- Executives Acknowledge Overconfidence in AI
- Benioff Walks Back Earlier Confidence
- Internal Disruption and Hidden Costs
- From Replacement to Rebalancing
- A Cautionary Signal

Salesforce’s aggressive push to automate customer operations has entered a phase of public reckoning after senior executives publicly admitted that the company overestimated AI’s readiness for real-world deployment and moved too quickly in replacing human staff.
This admission follows Salesforce’s decision in 2025 to eliminate around 4,000 customer support roles, cutting its support workforce from roughly 9,000 employees to about 5,000. The layoffs were initially framed by leadership as an efficiency win enabled by “agentic AI” systems capable of handling customer conversations at scale.
Months later, the tone inside the company has shifted.
Executives Acknowledge Overconfidence in AI
In recent internal discussions and public remarks, senior leaders at Salesforce acknowledged that the company was “too confident” in the ability of AI systems to fully replace human judgment, particularly in complex customer service scenarios.
According to executives familiar with the transition, automated systems struggled with nuanced issues, escalations, and long-tail customer problems. The result was declining service quality, higher complaint volumes, and internal firefighting to stabilize operations that had once been handled by experienced staff.
You cannot put a bot where a human is supposed to be
“We assumed the technology was further along than it actually was,” one executive said privately, reflecting a growing recognition that AI performance in controlled demonstrations did not translate cleanly into real-world customer environments.
Benioff Walks Back Earlier Confidence
Salesforce CEO Marc Benioff, who had previously celebrated AI as a transformative force that allowed the company to operate with fewer employees, has since softened that stance.
Earlier this year, Benioff publicly stated that AI had enabled Salesforce to hire fewer people while maintaining growth. However, in subsequent interviews and internal communications, he acknowledged that human expertise remains critical, particularly in customer trust, relationship management, and problem resolution.
On “The Logan Bartlett Show,” Benioff said that AI now handles roughly 50 percent of customer conversations and cited AI’s role in processing large numbers of previously unattended sales leads, framing it as an operational improvement.
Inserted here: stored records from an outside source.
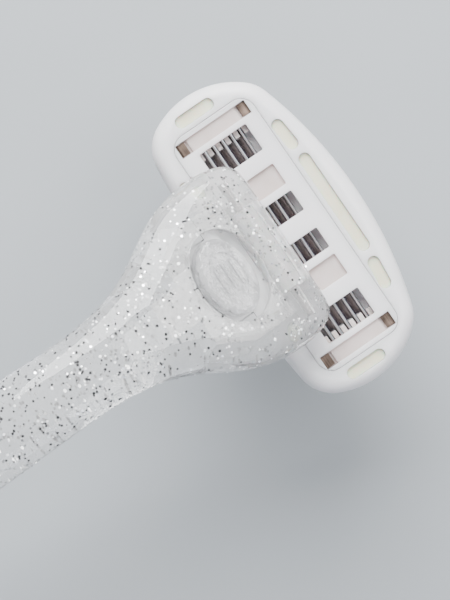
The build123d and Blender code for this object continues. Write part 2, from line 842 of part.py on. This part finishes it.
save(release_button.part, "release_button")
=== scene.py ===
# %% [markdown]
# # A clear razor with glitter in its handle
#
# This lesson dresses a finished, jointed model of a cartridge razor. The shapes that have to fit and
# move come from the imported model. What Blender adds is the look: clear plastic with flakes of glitter
# hanging inside it, frosted white plastic, waxy soap and thin steel.

import json
import math
import random

import bpy
from mathutils import Matrix, Vector
from mathutils.bvhtree import BVHTree

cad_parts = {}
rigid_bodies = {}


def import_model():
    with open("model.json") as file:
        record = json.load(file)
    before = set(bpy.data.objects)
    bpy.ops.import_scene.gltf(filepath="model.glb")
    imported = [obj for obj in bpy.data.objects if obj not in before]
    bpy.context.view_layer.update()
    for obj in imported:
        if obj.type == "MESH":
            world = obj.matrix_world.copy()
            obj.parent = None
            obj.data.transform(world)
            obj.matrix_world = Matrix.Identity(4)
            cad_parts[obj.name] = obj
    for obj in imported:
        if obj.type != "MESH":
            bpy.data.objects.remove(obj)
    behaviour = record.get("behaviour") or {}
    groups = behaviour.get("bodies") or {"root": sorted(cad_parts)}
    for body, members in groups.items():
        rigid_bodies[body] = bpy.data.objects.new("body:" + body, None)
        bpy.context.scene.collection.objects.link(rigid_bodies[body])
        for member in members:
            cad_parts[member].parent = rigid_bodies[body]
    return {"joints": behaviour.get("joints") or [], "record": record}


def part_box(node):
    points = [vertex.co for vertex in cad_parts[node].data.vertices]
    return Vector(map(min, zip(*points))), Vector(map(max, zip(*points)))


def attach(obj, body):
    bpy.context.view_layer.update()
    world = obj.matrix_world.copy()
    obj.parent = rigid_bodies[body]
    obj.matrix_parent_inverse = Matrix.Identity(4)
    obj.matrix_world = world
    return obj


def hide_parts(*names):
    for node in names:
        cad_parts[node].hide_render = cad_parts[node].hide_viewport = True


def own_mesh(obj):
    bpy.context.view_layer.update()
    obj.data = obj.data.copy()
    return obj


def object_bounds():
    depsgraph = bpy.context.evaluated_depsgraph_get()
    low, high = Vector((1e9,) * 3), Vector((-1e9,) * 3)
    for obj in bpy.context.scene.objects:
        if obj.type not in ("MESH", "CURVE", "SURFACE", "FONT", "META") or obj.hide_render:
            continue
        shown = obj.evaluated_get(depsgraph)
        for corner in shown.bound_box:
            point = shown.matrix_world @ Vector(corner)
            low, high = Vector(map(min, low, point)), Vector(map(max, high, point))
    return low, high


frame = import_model()
cad_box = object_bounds()
print("overall size in mm:", [round(1000 * (high - low), 1) for low, high in zip(*cad_box)])

# %% [markdown]
# ## Writing materials as sums
#
# A material is a little calculation: noise plus a gradient, times a colour. Drawing it node by node is
# slow to read, so one small class wraps a socket and lets the ordinary signs add the Math nodes. Another
# collects the nodes of one finish and has a single method for every other kind of node.


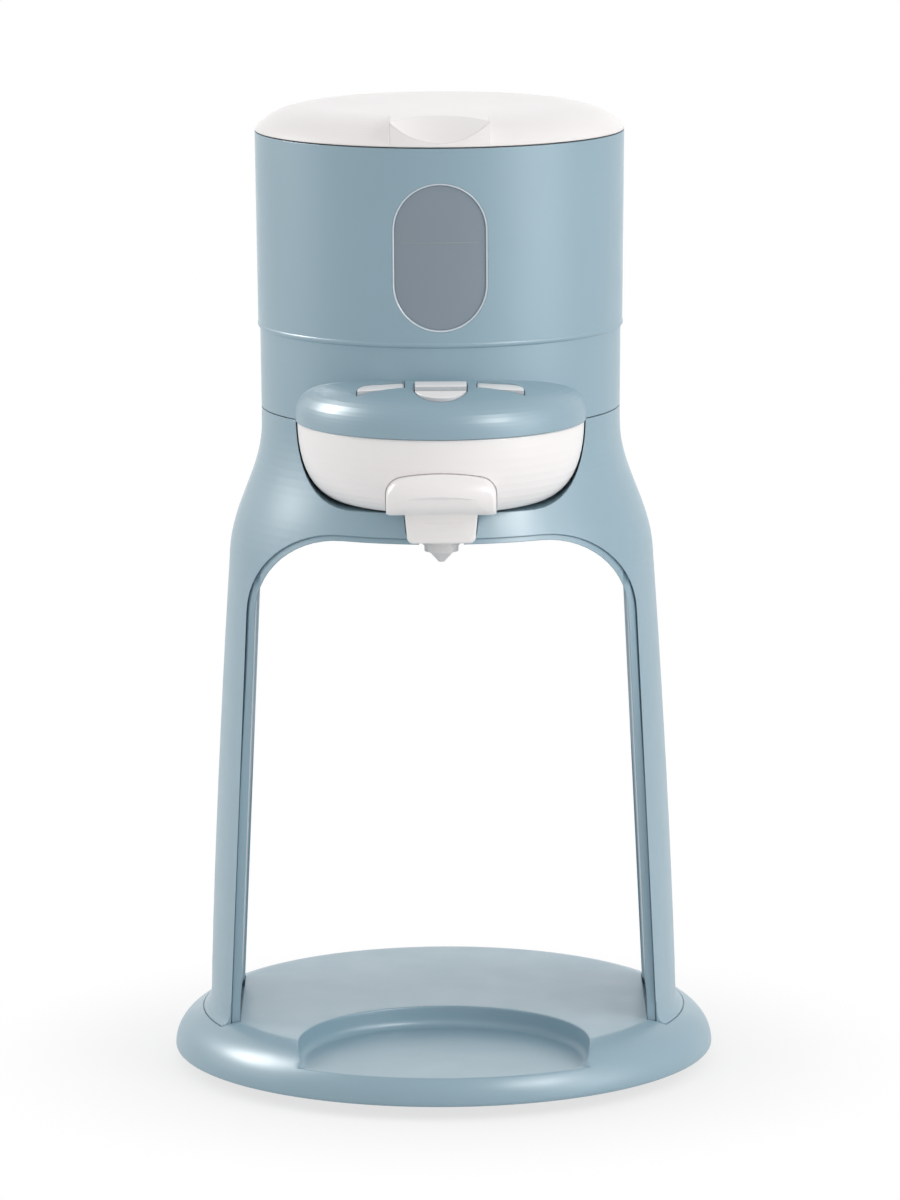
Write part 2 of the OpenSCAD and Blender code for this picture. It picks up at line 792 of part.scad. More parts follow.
module pump() color([0.30, 0.31, 0.33]) {
    difference() {
        union() {
            translate([pump_x, pump_y, chassis_top_z]) {
                cylinder(h = 17, r = pump_r - 1);
                translate([0, 0, 17])
                    cylinder(h = pump_top_z - chassis_top_z - 17, r = pump_r);
            }
            translate([pump_x, pump_y, pump_top_z])
                cylinder(h = 9, r = barb_r);
            translate([0, boiler_y, 0])
                transfer_line(barb_r, pump_distance() - pump_r - 4.5, pump_distance() - pump_r + 2);
        }
        translate([pump_x, pump_y, pump_top_z - 2])
            cylinder(h = 20, r = bore_r);
        translate([0, boiler_y, 0])
            transfer_line(bore_r, pump_distance() - pump_r - 8, pump_distance() - pump_r + 3);
    }
}

module power_board() color(board_green) {
    board_x = -boiler_r - 25;
    low_y = boiler_y - 22;
    translate([board_x, low_y, chassis_top_z]) {
        cube([board_t, power_board_l, power_board_h]);
        translate([board_t, 3, 6])
            cube([9, 12, 14]);
        translate([board_t, 18, 4])
            cube([7, 10, 8]);
        for (z = [17, 23])
            translate([board_t, 23, z])
                rotate([0, 90, 0])
                    cylinder(h = 8, r = 2.4);
    }
}

module cord_grommet() color(rubber_grey) {
    neck = cord_r + 1.2;
    rim = cord_r + 2.6;
    difference() {
        union() {
            intersection() {
                cord_line(neck, head_low_r - stand_wall - 3, head_low_r + 1);
                stand_body(-1, leg_seat_z, seam_z);
            }
            difference() {
                cord_line(rim, head_low_r - 4, head_low_r + 2.1);
                stand_body(0, leg_seat_z, seam_z);
            }
            intersection() {
                cord_line(rim, head_low_r - stand_wall - 3, head_low_r + 2);
                stand_body(stand_wall + 0.1, leg_seat_z, seam_z);
            }
        }
        cord_line(cord_r, 30, 90);
    }
}

// A rod along the cord's inlet between two distances from the head's axis
module cord_line(r, from, to) {
    translate([0, from, grommet_z])
        rotate([-90, 0, 0])
            cylinder(h = to - from, r = r);
}

module head_deck() color(dark_plastic) {
    post_places = [[-26, -68], [26, -68], [-24, -84], [24, -84]];
    difference() {
        union() {
            translate([0, 0, deck_z])
                cylinder(h = deck_top_z - deck_z, r = deck_r);
            translate([0, -drawer_y, seam_z])
                cylinder(h = deck_top_z - seam_z, r = hood_r - hood_wall - 0.4);
            for (p = post_places)
                translate([p[0], p[1], deck_z + 1])
                    cylinder(h = board_z - deck_z - 1, r = 2.2);
        }
        for (p = deck_screw_places)
            translate([p[0], p[1], deck_z - 1])
                cylinder(h = 10, r = deck_screw_r + 0.1);
        translate([pump_x, pump_y, deck_z - 1])
            cylinder(h = 10, r = hose_r + 1);
        translate([0, boiler_y, deck_z - 1])
            cylinder(h = 10, r = hose_r + 1);
        translate([0, -drawer_y, deck_z - 1])
            cylinder(h = 10, r = 8.1);
        translate([0, -drawer_y, deck_z + 1.2])
            cylinder(h = 10, r = 12.1);
    }
}

module deck_screws() color(steel) {
    for (p = deck_screw_places)
        screw(p[0], p[1], flange_z, deck_screw_r, 13, 2.6, 1.5);
}

module control_housing() color(blue) {
    difference() {
        union() {
            difference() {
                union() {
                    control_cone(0);
                    translate([0, -drawer_y, 0])
                        rotate_extrude()
                            polygon(concat([[0, seam_z]], hood_outline(0)));
                }
                translate([0, 0, seam_z - 1])
                    cylinder(h = ridge_z - seam_z + 2, r1 = head_low_r - head_wall,
                        r2 = ridge_r - ridge_step - head_wall);
                translate([0, -drawer_y, 0])
                    rotate_extrude()
                        polygon(concat([[0, seam_z - 1], [hood_r - hood_wall, seam_z - 1]],
                            hood_outline(hood_wall)));
            }
            intersection() {
                deck_posts();
                control_cone(head_wall - 0.6);
            }
        }
        for (p = deck_screw_places)
            translate([p[0], p[1], deck_z])
                cylinder(h = 12, r = deck_screw_r + 0.05);
        key_outlines(key_gap);
    }
}

// Radius of the control housing at a height
function control_r(z) =
    head_low_r + (ridge_r - ridge_step - head_low_r) * (z - seam_z) / (ridge_z - seam_z);

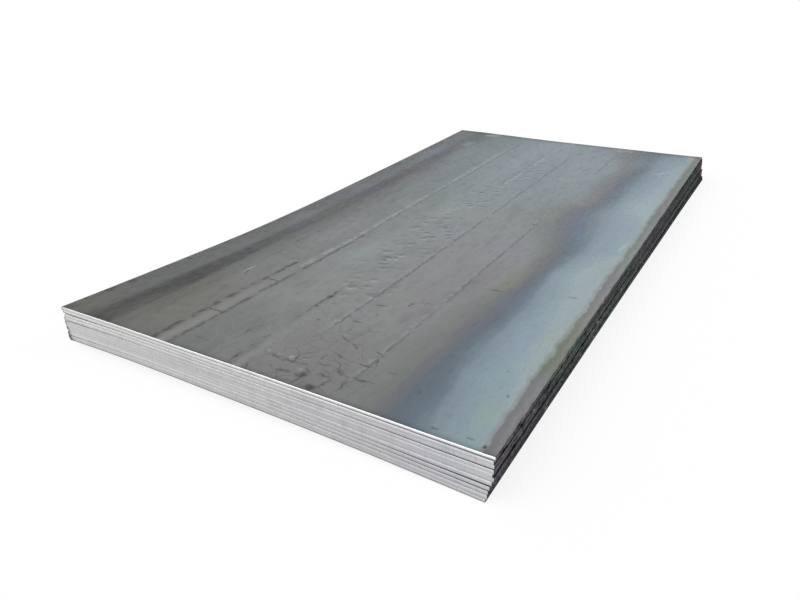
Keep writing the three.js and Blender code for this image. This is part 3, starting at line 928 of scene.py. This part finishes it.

Executives now concede that removing large numbers of trained support staff created gaps that AI could not immediately fill, forcing teams to reassign remaining employees and increase human oversight of automated systems.
Internal Disruption and Hidden Costs
Behind the scenes, the layoffs triggered challenges that were not anticipated when the AI rollout was approved.
Former and current employees describe a loss of institutional knowledge, longer resolution times for complex cases, and an increased burden on remaining staff tasked with supervising AI outputs. In some instances, human agents were required to step in and correct AI-generated responses, eroding the productivity gains the layoffs were meant to deliver.
Industry analysts note that this pattern mirrors a broader trend across the tech sector, where companies that moved quickly to replace workers with AI later discovered secondary costs that offset initial savings.
From Replacement to Rebalancing
Salesforce has now begun reframing its AI strategy, shifting away from the language of replacement toward what executives call “rebalancing.” Rather than eliminating roles outright, the company says future AI deployments will emphasize augmentation, with humans retained in decision-critical and customer-facing positions.
Quite vocally, the leadership has acknowledged that some of the reductions were premature, and that rebuilding trust with customers will require reinvesting in human expertise alongside automation.
A Cautionary Signal
Salesforce’s reversal has become a reference point in ongoing debates about AI and employment. While automation remains a central pillar of the company’s long-term strategy, its experience has underscored a growing consensus among executives and analysts: AI can reduce workloads, but replacing skilled workers too quickly carries real operational risk.
For a company that once positioned itself as a model for AI-first enterprise transformation, the episode now stands as a warning about the limits of technological optimism and the consequences of moving faster than the tools are ready to handle.